Our Cape Dun-concept delivers the answer: Cape Dun is (or was, until the war) the richer and more influential village of the two. It had an apple orchard whose fruit was used to produce an excellent cider, and only the fishers of Cape Dun were allowed to catch the famous Cape-crabs; both delicacies were even delivered to the court in Vengard, causing a lot of envy in Ardea. But today, the Orcs are deforesting the orchard, and the fishers can only catch fish. The person who suffers most from these circumstances is Old Michel. Once an important merchant, one of the two richest men at the coast and employer of half of Cape Dun, he lost everything to the Orcs. He had to give his house to the Assassin Esiel and has to sweep his former warehouse for Urkrass.

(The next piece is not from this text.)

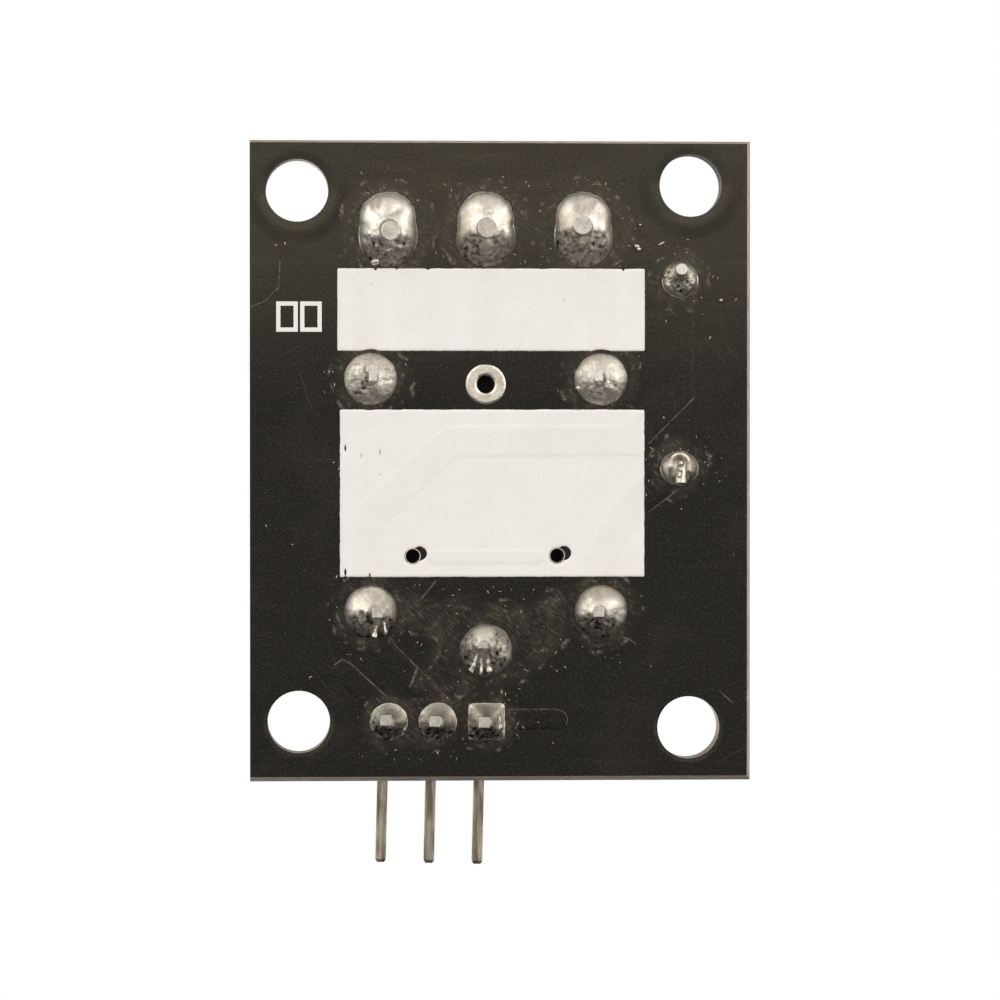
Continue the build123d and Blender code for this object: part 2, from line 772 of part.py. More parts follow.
leg_start, leg_knee, leg_end = leg_reach
with BuildPart() as transistor_legs:
    for across, side in ((-leg_spacing, 1), (leg_spacing, 1), (0, -1)):
        with BuildSketch(Plane.YZ.offset(transistor_x + across - leg_width / 2)):
            with BuildLine():
                Polyline(
                    (transistor_y + side * leg_start, above(leg_rise)),
                    (transistor_y + side * leg_knee, above(leg_rise)),
                    (transistor_y + side * leg_knee, above(leg_thickness)),
                    (transistor_y + side * leg_end, above(leg_thickness)),
                    (transistor_y + side * leg_end, above(0)),
                    (transistor_y + side * (leg_knee - leg_thickness), above(0)),
                    (transistor_y + side * (leg_knee - leg_thickness), above(leg_rise - leg_thickness)),
                    (transistor_y + side * leg_start, above(leg_rise - leg_thickness)),
                    close=True,
                )
            make_face()
        extrude(amount=leg_width)
    add(transistor_body.part, mode=Mode.SUBTRACT)
save(transistor_legs, "transistor_legs")


def chip(name, place, height):
    """Leadless chip lying along Y: its body, and its two end caps with their solder as one node."""
    x, y = place
    half = chip_length / 2
    foot_width, foot_length, foot_height = chip_fillet
    with BuildPart() as body:
        with BuildSketch(Plane((x, y, above(chip_clearance)))):
            Rectangle(chip_width, chip_length - 2 * chip_end)
        extrude(amount=height)
    save(body, name)
    with BuildPart() as ends:
        with BuildSketch(component_side):
            with Locations((x, y + half), (x, y - half)):
                Rectangle(foot_width, foot_length)
        extrude(amount=foot_height)
        with BuildSketch(component_side):
            for side in (1, -1):
                with Locations((x, y + side * (half - chip_end / 2))):
                    Rectangle(chip_width, chip_end)
        extrude(amount=height + chip_clearance)
    save(ends, f"{name}_ends")


chip("base_resistor", base_resistor_place, resistor_height)
chip("lamp_resistor", lamp_resistor_place, resistor_height)
chip("lamp_base", lamp_place, lamp_base_height)
with BuildPart() as lamp_lens:
    with BuildSketch(Plane((*lamp_place, above(lamp_base_height + chip_clearance)))):
        Rectangle(chip_width - chip_clearance, chip_length - 2 * chip_end)
    extrude(amount=lens_height, taper=lens_taper)
save(lamp_lens, "lamp_lens")


# Solder joints on the solder side, each with its pin cut out of it
def crown_shift(place, tip):
    """Half of how far the pin has leaned from its place, so that the joint takes in both."""
    return (place[0] + tip[0]) / 2, (place[1] + tip[1]) / 2


def turned_joint(name, middle, profile, cut):
    """Round joint about an upright axis, its profile given from foot to crown."""
    outline = [(0, 0), *[(radius, -height) for radius, height in profile], (0, -profile[-1][1])]
    with BuildPart() as joint:
        with BuildSketch(Plane((*middle, 0), x_dir=(1, 0, 0), z_dir=(0, -1, 0))):
            with BuildLine():
                Polyline(*outline, close=True)
            make_face()
        revolve(axis=Axis((*middle, 0), (0, 0, 1)))
        add(cut, mode=Mode.SUBTRACT)
    save(joint, name)


def tapered_joint(name, middle, foot, steps, cut):
    """Square joint, or long one with round ends, that narrows in steps from its foot."""
    width, length = foot
    with BuildPart() as joint:
        with BuildSketch(Plane((*middle, 0), x_dir=(1, 0, 0), z_dir=(0, 0, -1))):
            if width == length:
                Rectangle(width, length)
            else:
                SlotOverall(length, width, rotation=90)
        for height, draft in steps:
            lowest = joint.faces().sort_by(Axis.Z)[:1]
            extrude(lowest or None, amount=height, taper=draft)
        add(cut, mode=Mode.SUBTRACT)
    save(joint, name)


for number, (place, tip) in enumerate(zip(terminal_places, terminal_tails), 1):
    tail_part = leaning_tail(place, tip, strip_low_middle, round_pin)
    middle = crown_shift(place, tip)
    tapered_joint(f"terminal_solder_{number}", middle, terminal_foot, terminal_steps, tail_part)
relay_joints = (
    ("contact_solder_1", contact_places[0], contact_tips[0], contact_pin),
    ("contact_solder_2", contact_places[1], contact_tips[1], contact_pin),
    ("coil_solder_1", coil_places[0], coil_tips[0], coil_pin),
    ("coil_solder_2", coil_places[1], coil_tips[1], coil_pin),
    ("common_solder", common_place, common_tip, common_pin),
)
for name, place, tip, section in relay_joints:
    tail_part = leaning_tail(place, tip, board_thickness, section)
    turned_joint(name, crown_shift(place, tip), relay_joint, tail_part)
for number, (place, step, pin) in enumerate(zip(header_places, (1, 0, -1), header_pins), 1):
    leg = header_frame.from_local_coords((step * header_pitch, 0, 0))
    middle = crown_shift(place, (leg.X, leg.Y))
    if step < 0:
        tapered_joint(f"header_solder_{number}", middle, square_foot, square_steps, pin.part)
    else:
        turned_joint(f"header_solder_{number}", middle, header_joint, pin.part)
for number, (place, lead) in enumerate(zip(diode_holes, diode_leads), 1):
    turned_joint(f"diode_solder_{number}", place, diode_joint, lead.part)
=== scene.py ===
"""Looks of the relay module board: solder joints, print, tracks, flux residue and the finish of every part.

Sizes are in millimetres on the board's own axes and turn into metres where a mesh is made. The soldered
side faces -Z, so whatever stands on it rises towards -Z.
"""
import bmesh
import bpy
import json
import math
from mathutils import Matrix, Vector, noise


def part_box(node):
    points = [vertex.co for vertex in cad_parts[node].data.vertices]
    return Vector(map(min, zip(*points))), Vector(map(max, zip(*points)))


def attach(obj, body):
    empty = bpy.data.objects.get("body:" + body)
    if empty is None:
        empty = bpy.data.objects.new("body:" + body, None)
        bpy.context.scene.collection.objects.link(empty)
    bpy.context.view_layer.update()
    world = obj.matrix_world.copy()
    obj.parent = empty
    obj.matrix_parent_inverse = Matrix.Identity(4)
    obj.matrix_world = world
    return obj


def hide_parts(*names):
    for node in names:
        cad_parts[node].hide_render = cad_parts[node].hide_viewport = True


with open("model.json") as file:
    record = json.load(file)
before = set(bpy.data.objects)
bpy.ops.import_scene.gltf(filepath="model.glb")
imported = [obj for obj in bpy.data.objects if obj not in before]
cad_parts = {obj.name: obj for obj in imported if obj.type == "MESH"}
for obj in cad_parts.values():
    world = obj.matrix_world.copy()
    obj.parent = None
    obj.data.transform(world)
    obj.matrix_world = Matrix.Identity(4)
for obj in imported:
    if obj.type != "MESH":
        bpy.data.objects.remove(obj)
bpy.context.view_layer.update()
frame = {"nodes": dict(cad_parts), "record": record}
nodes = frame["nodes"]
slot_of = {part["node"]: part["material_slot"] for part in frame["record"]["subparts"]}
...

By combining these elements, we hope to create a more credible and interesting world than players know it from Gothic 3. This is the main goal of the town-concepts. New side-quests are not our focus. They will be added were appropriate, but that will usually be an exception. Don’t worry, though, the new NPCs are not just there to talk your ear off. Some of them are merchants or trainers, and nearly all of them are, in some way or another, included into existing quests. For example, Cape Dun’s lighthouse keeper might have something to tell you about the pirates, a mercenary who is relocated during the main quest might want his girl to follow him and a merchant looking for customers might find them in some other town…
To conclude this year’s advent calendar, we want to say that there is still lots to do and sadly the end of our work is not yet within sight. Nonetheless, we are making good progress (not least because we recently found a new scripter) and we are all still really motivated.
With this small update, and in the hope to have sweetened your Christmas season with our calendar, we want to wish you a Merry Christmas and a happy New Year!